Simulated Author's Rebuttal

1 responses · 0 unresolved

We thank the referee for the careful reading and positive recommendation of minor revision. The single major comment is addressed below; we have revised the manuscript to incorporate an explicit verification as suggested.

read point-by-point responses
  1. Referee: The central claim that the clr map and coefficient-based splines allow direct application of FDA tools without distorting periodic or compositional properties would be strengthened by an explicit verification (e.g., in the spline-construction section) that the zero-integral constraint is preserved exactly under the smoothing and penalty operators for arbitrary smoothing parameters.

    Authors: We agree that making this preservation explicit strengthens the central claim. The coefficient-based periodic splines are constructed from a basis that lies exactly in the zero-integral subspace (Section 3), and both the smoothing-spline and penalized-spline estimators are obtained from linear systems whose matrices are formed by inner products within that same subspace. Consequently, for any smoothing parameter the solution coefficient vector automatically satisfies the linear constraint that enforces zero integral. In the revised manuscript we have added a short proposition (new Proposition 3.1) together with its proof in the spline-construction section, verifying that the estimated functions remain in the zero-integral subspace for arbitrary smoothing parameters. This confirms that the clr-transformed estimates can be treated with standard FDA tools without post-hoc adjustments or distortion of the periodic or compositional structure. revision: yes

Circularity Check

0 steps flagged

No significant circularity detected in derivation chain

full rationale

The paper's central construction begins with the standard centered log-ratio (clr) map, which sends positive periodic densities to the zero-integral subspace of L2 while preserving periodicity pointwise; this is an external, independently verifiable property of the clr transformation rather than a result derived inside the paper. From this embedding the authors introduce a coefficient-based basis for periodic splines that exactly enforces the integral-zero constraint via linear conditions on the coefficients, then obtain the usual matrix representations for smoothing and penalized splines by direct substitution of the constrained basis into the standard quadratic forms. None of these steps reduces by the paper's own equations to a fitted parameter renamed as a prediction, nor does any load-bearing premise rest on a self-citation whose content is itself unverified; the subsequent application to wind-direction data is presented as an illustration, not as a self-referential validation. The derivation therefore remains self-contained against external benchmarks of spline theory and compositional data analysis.

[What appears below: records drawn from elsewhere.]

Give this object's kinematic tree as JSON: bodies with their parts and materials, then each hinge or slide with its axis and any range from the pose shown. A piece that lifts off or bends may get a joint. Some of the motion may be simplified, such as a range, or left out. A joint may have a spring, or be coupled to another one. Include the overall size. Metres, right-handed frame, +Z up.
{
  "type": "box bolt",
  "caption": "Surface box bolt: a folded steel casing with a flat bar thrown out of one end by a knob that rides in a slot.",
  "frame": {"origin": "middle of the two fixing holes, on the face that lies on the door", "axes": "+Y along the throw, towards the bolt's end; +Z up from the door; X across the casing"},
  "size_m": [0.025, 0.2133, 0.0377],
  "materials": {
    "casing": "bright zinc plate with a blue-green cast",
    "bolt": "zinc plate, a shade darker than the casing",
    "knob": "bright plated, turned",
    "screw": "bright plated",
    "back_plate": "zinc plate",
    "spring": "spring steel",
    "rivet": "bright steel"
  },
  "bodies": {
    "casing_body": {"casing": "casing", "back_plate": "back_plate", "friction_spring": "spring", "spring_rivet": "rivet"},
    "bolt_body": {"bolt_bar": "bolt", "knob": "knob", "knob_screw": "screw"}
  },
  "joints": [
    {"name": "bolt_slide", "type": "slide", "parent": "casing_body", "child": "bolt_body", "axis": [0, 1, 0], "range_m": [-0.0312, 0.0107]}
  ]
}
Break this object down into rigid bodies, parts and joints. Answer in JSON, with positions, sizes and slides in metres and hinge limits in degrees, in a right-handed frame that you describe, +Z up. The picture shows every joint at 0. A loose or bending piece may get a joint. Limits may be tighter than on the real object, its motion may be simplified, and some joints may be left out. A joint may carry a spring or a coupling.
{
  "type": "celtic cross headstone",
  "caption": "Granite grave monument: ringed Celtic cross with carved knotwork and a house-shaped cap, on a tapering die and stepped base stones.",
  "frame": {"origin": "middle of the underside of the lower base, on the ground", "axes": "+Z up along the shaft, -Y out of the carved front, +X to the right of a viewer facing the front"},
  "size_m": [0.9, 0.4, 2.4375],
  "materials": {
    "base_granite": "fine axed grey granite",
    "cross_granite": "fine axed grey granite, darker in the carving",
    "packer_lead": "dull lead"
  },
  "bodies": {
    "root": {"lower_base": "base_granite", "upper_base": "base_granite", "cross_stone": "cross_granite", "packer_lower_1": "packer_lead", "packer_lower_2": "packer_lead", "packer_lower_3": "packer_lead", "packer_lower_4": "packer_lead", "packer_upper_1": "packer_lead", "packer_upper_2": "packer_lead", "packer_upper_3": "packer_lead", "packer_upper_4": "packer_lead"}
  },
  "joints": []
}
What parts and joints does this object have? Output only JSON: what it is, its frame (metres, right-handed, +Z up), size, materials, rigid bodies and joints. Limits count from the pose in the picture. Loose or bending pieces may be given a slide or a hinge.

Axiom & Free-Parameter Ledger

1 free parameters · 1 axioms · 0 invented entities

The framework rests on standard domain assumptions from compositional data analysis and spline theory; one likely free parameter is the smoothing penalty weight, chosen during estimation. No new invented entities are introduced.

free parameters (1)
  • smoothing penalty parameter
    Used in the penalized spline formulation to control smoothness versus fit; its value is determined during estimation on the wind data.
axioms (1)
  • domain assumption Centered log-ratio transformation maps positive densities to a subspace of L2 functions while preserving relative information and periodicity.
    Invoked to justify moving circular densities into standard functional data analysis tools.